The result was an unusual format war between "new rock outlets" which ended when KJQN-FM flipped to CHR in October. Ex-KJQ DJs on the new X96 included Bill Allred (mornings), Dom Casual (mornings), Andrea Gappmayer (mid-day), Mike Summers (afternoon), Todd Nuke'em (evening) and Chet Tapp (overnight). Acme acquired the station from Great Stock in 1993 for $925,000; the application included a copy of a lawsuit filed by the former KJQN-FM, alleging that its former employees took equipment, including a live truck known as the "Milk Beast", when they defected, and that the ex-KJQ staffers used KJQN-owned trademarks and made defamatory remarks about their former station.

Since fall 1995, X96 has hosted an annual all-day music festival called the Big Ass Show (BASh) featuring nationally touring alternative and punk bands, as well as providing a stage for local bands. In 1996, X96 underwent a major technical overhaul, moving to 96.3 MHz from a transmitter on Farnsworth Peak, increasing its coverage area (particularly in Utah County).

In April 1998, Acme sold KXRK to Simmons Media Group. Simmons moved X96 to studios located on the corner of Broadway and 2nd West in Salt Lake City. In its 2006 summer double issue, Rolling Stone named KXRK one of five "awesome rock outlets" that were thriving in their markets despite a recent contraction in rock radio stations across the United States.
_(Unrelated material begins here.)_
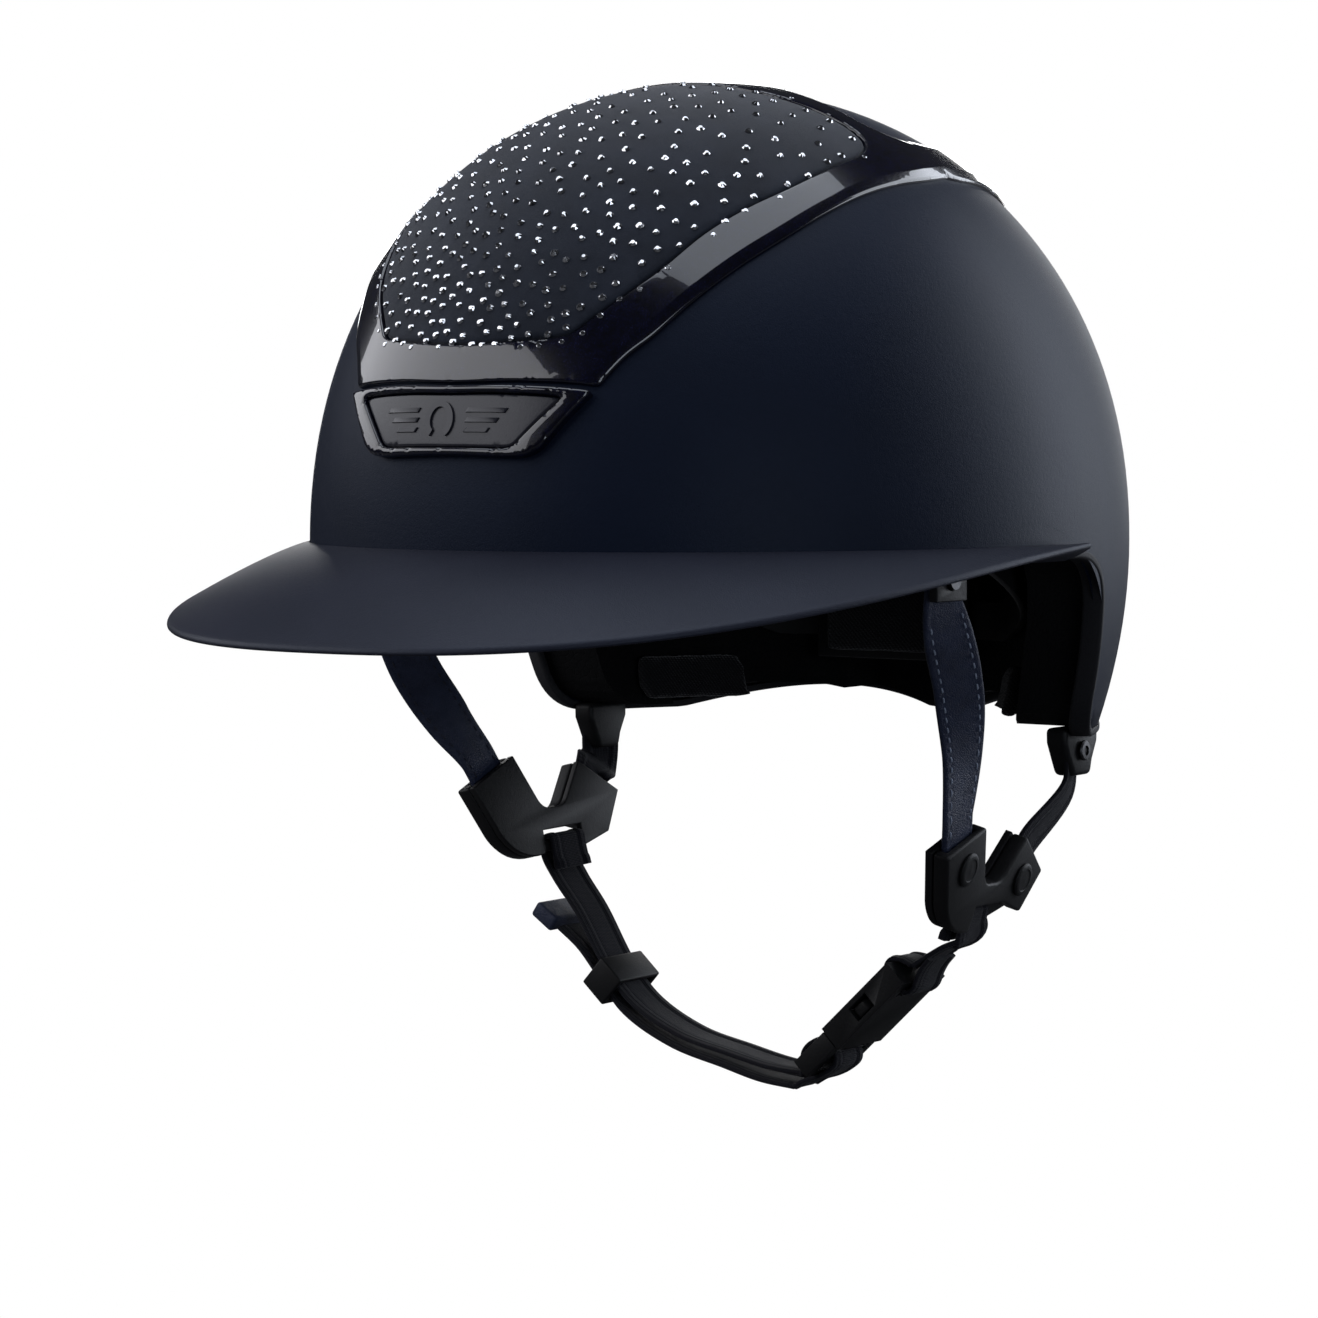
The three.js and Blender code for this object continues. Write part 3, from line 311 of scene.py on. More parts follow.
def fabric_material():
    n = Nodes("fabric")
    a = n.node("TexWave", wave_type="BANDS", bands_direction="DIAGONAL", Scale=420.0, Distortion=1.2)
    n.link(n.coords.outputs["Object"], a.inputs["Vector"])
    b = n.node("TexWave", wave_type="BANDS", bands_direction="Z", Scale=560.0, Distortion=1.0)
    n.link(n.coords.outputs["Object"], b.inputs["Vector"])
    knit = n.node("Math", operation="MULTIPLY")
    n.link(a.outputs["Fac"], knit.inputs[0])
    n.link(b.outputs["Fac"], knit.inputs[1])
    fuzz = n.noise(3000, 2)
    mixed = n.add(knit.outputs[0], fuzz, 0.4)
    n.colour(n.ramp(mixed, (0.0035, 0.0035, 0.0045), (0.0110, 0.0110, 0.0135), 0.05, 0.8))
    n.rough(fuzz, 0.85, 1.0)
    n.bump(mixed, 0.00022)
    n.done("fabric", Specular_IOR_Level=0.2, Sheen_Weight=0.3, Sheen_Roughness=0.5)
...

In 2014, Broadway Media acquired Simmons Media Group for $11 million after having taken over operations the previous year. Broadway moved X96 and its sister stations to new studios on 50 W. Broadway (300 S.) in downtown Salt Lake City; the company currently houses seven stations at this location.

In the 2020s, the station expanded their playlist to include more classic alternative songs from the 1980s, while still playing new music. The station currently uses the slogan, "Utah's Original Alternative." After the demise of the rivals KLO-FM and KHTB, X96 is the only alternative formatted station in Salt Lake City.